I must say that I was struck by the performance of Mary O’Riordan. And after reading these words I wish Laverty had actually written the film as he saw it here! For  Peggy played by Mary O’Riordan is the actual heart of the film but this and the performances of other women –  are sadly all too brief – the women actually give us more in terms of performance than they do in terms of lines. 

Certainly in terms of actual history of this conflict, women were/are vital to Ireland’s revolutionary tradition and to its socialist aspect in particular. In some versions of the conception/script there may have been reference to the Cumann na mBan’s (The Women’s IRA) rejection of the 1921 Treaty. If there was, it is a pity it did not get into the final version (maybe it’s time for a women scriptwriter to play another main role in Loach writing team). For the Irish socialist James Connolly women’s liberation was central to his theory of socialism.  Connolly’s politics in the film is personified by one man who dies before Damien Donovan does. Listening to Dan (played by Neil Cunningham) one gets the very strong impression that when he talks of Connolly and 1916 that he had been a member of secret cult rather than the Irish Citizen’s Army and that the 1916 rising had happened many years before rather than three just three years. 

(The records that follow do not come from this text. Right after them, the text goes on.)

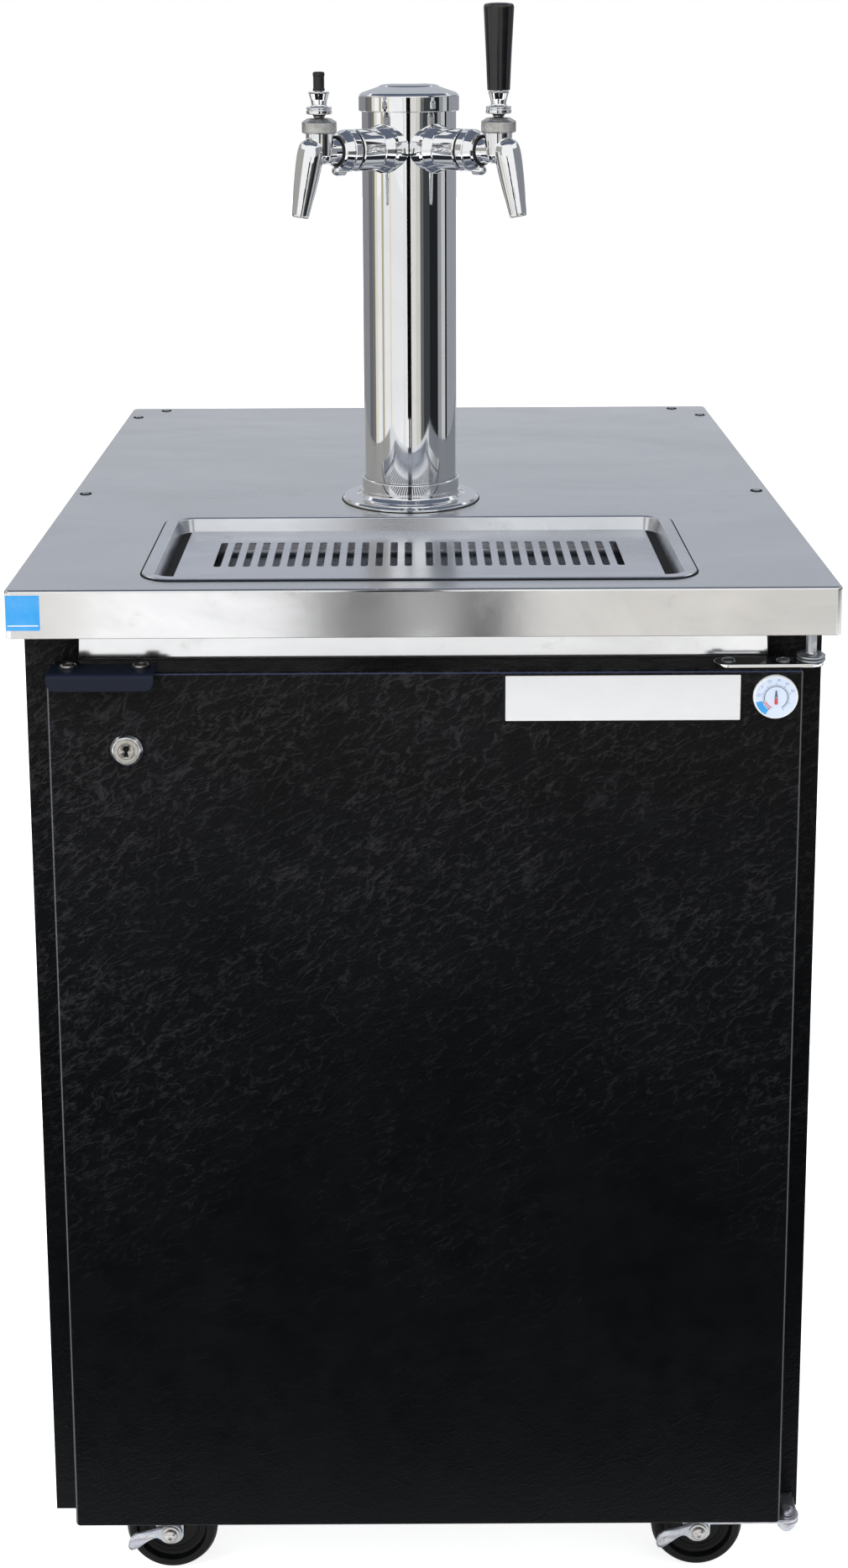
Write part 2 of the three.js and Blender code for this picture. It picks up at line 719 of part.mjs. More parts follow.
function faucetBody() {
  const rear = shank.outside + gap - tap.reach;
  const length = Math.hypot(spout.tipX - spout.start, spout.tipDrop);
  const top = spout.topRadius;
  const head = new THREE.SphereGeometry(top, roundSides, roundSides / 2);
  head.translate(spout.start, 0, spout.lift);
  return cut(
    join(
      alongX(rod(tap.bodyRadius, rear, 0)),
      rod(tap.neckRadius, -tap.bodyRadius, neck.top),
      head,
      spoutLine([[0, 0], [top, 0], [top * 0.96, length * 0.25], [spout.tipRadius, length], [0, length]]),
    ),
    alongX(rod(tap.boreRadius, rear - overrun, spout.start)),
    rod(neck.bore, 0, neck.top + overrun),
    spoutLine([[0, -plate], [spout.bore, -plate], [spout.bore, length + overrun], [0, length + overrun]]),
  );
}

const bonnet = {
  radius: 14, bottom: 14.9, knurlTop: 23.8, top: 27, topRadius: 9.4, mouth: 6.9, lip: 25.6,
};

function bonnetRing() {
  const socket = tap.ballRadius + gap;
  return ring([
    [tap.neckRadius + gap, bonnet.bottom], [bonnet.radius, bonnet.bottom],
    [bonnet.radius, bonnet.knurlTop],
    [bonnet.topRadius, bonnet.top], [bonnet.mouth + gap, bonnet.top], [bonnet.mouth, bonnet.lip],
    [socket, tap.pivot + sheet], [socket, neck.top + gap], [tap.neckRadius + gap, neck.top + gap],
  ]);
}

const lever = {
  finger: 1.8, fingerTip: 2.5, stem: 4.2, collar: 10.3, collarBottom: 30.2, collarTop: 36.2, waist: 6,
  waistHeight: 37.6, ferrule: 8.3, ferruleTop: 48, stud: 3, studTop: 57,
};

function tapLever() {
  const ball = tap.ballRadius;
  const from = THREE.MathUtils.radToDeg(-Math.acos(lever.finger / ball));
  const to = THREE.MathUtils.radToDeg(Math.acos(lever.stem / ball));
  const bevel = gap * 2;
  return turned([
    [0, lever.fingerTip], [lever.finger * 0.6, lever.fingerTip],
    [lever.finger, lever.fingerTip + lever.finger],
    ...arc(0, tap.pivot, ball, from, to, cornerSteps * 2),
    [lever.stem, lever.collarBottom], [lever.collar - bevel, lever.collarBottom],
    [lever.collar, lever.collarBottom + bevel], [lever.collar, lever.collarTop - bevel],
    [lever.collar - bevel, lever.collarTop], [lever.waist, lever.waistHeight],
    [lever.ferrule, lever.ferruleTop],
    [lever.ferrule - bevel, lever.ferruleTop + gap], [lever.stud, lever.ferruleTop + gap],
    [lever.stud, lever.studTop], [0, lever.studTop],
  ]);
}

const plunger = { rod: 2, collar: 5.2, grooveHalf: 3.3, collarWidth: 3, guideFrom: -18, guideTo: -16 };

function valvePlunger() {
  const { rod: thin, collar, grooveHalf, collarWidth, guideFrom, guideTo } = plunger;
  return alongX(turned([
    [0, guideFrom], [collar, guideFrom], [collar, guideTo], [thin, guideTo],
    [thin, -grooveHalf - collarWidth],
    [collar, -grooveHalf - collarWidth], [collar, -grooveHalf], [thin, -grooveHalf], [thin, grooveHalf],
    [collar, grooveHalf], [collar, grooveHalf + collarWidth], [0, grooveHalf + collarWidth],
  ]));
}

const handle = { bottomRadius: 9.1, topRadius: 12.3, height: 69.5, round: 2 };
const stub = { radius: 4.7, height: 15.5 };

function capped(bottomRadius, topRadius, height, round) {
  const base = lever.ferruleTop + gap * 2;
  const bore = lever.stud + gap;
  const socket = lever.studTop + gap;
  return turned([
    [0, socket], [bore, socket], [bore, base], [bottomRadius, base], [topRadius, base + height - round],
    [topRadius - round * 0.3, base + height - round * 0.3], [topRadius - round, base + height],
    [0, base + height],
  ]);
}

function tapAssembly(side, prefix) {
  const parts = [
    node(`${prefix}_saddle`, tapSaddle(side), 'chrome'),
    node(`${prefix}_shank`, tapShank(), 'chrome'),
    node(`${prefix}_coupling_nut`, couplingNut(), 'chrome'),
    node(`${prefix}_faucet_body`, faucetBody(), 'chrome'),
    node(`${prefix}_bonnet_ring`, bonnetRing(), 'steel'),
    node(`${prefix}_lever`, tapLever(), 'chrome'),
    node(`${prefix}_plunger`, valvePlunger(), 'steel'),
  ];
  if (side > 0) {
    const grip = capped(handle.bottomRadius, handle.topRadius, handle.height, handle.round);
    parts.push(node('tap_handle', grip, 'blackPlastic'));
  } else {
    parts.push(node('thread_cap', capped(stub.radius, stub.radius, stub.height, gap * 2), 'blackPlastic'));
  }
  const group = new THREE.Group();
  group.applyMatrix4(tapFrame(side));
  group.add(...parts);
  return group;
}

// Door
const doorHalfHeight = (door.top - door.bottom) / 2;
const doorMiddle = (door.top + door.bottom) / 2;

function onDoor(geometry) {
  return facingFront(geometry).translate(door.centreX, door.front, doorMiddle);
}

function doorSkin() {
  const edge = door.edgeRadius;
  const deep = -door.thickness;
  const profile = [
    [edge, 0], [edge * 0.3, -edge * 0.3], [0, -edge], [0, deep], [sheet, deep], [sheet, -sheet],
  ];
  const pan = onDoor(stepped(profile, door.halfWidth, doorHalfHeight, door.cornerRadius));
  return cut(pan, lockBore(gap));
}

function doorCore() {
  const front = -sheet - gap;
  const back = door.linerThickness + gap - door.thickness;
  const inset = sheet + gap;
  const profile = [[inset, front], [inset, back]];
  const slab = onDoor(stepped(profile, door.halfWidth, doorHalfHeight, door.cornerRadius));
  return cut(slab, lockBore(gap));
}

function doorLiner() {
  const inset = sheet + gap;
  const front = door.linerThickness - door.thickness;
  const profile = [[inset, front], [inset, -door.thickness]];
  const panel = onDoor(stepped(profile, door.halfWidth, doorHalfHeight, door.cornerRadius));
  return cut(panel, lockBore(gap));
}

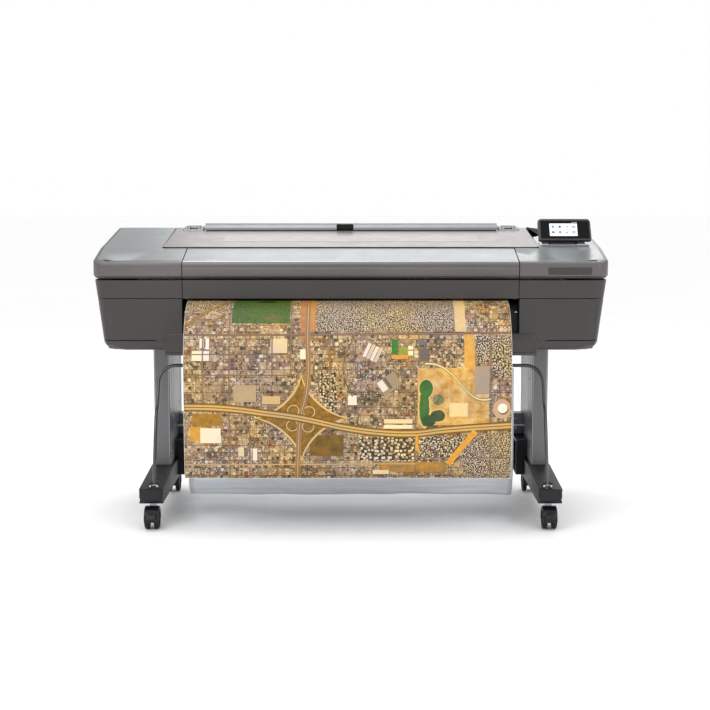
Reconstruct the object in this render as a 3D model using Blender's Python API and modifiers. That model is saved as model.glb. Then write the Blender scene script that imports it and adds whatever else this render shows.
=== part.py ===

The Irish Answer To Brecht 

Perhaps Paul Laverty is deliberately holding back for a reason. He may actually be writing a ‘pre-history’ to the Barley for Television, which does feature Ms O’Riordan. If he is not, it is not too late. An Irish answer to Brecht’s Mother Courage (and her sons) where an Irish woman ‘having lived through so much injustice and pain’ is ‘a rebel to her marrow’ and whose daughter actually joins the Cumann na mBan would be worth watching.

So the film is a missed opportunity.  Some interested Iraqis, if they get a chance to see the film, will note the parallels, a few will follow them up, but most will accept that in the end resistance appears to mean that brother kills brother and neighbour kills neighbour. The majority will not by the end agree that the reason why this happens is because of the imposition of a sectarian post-war settlement in Ireland and in Iraq.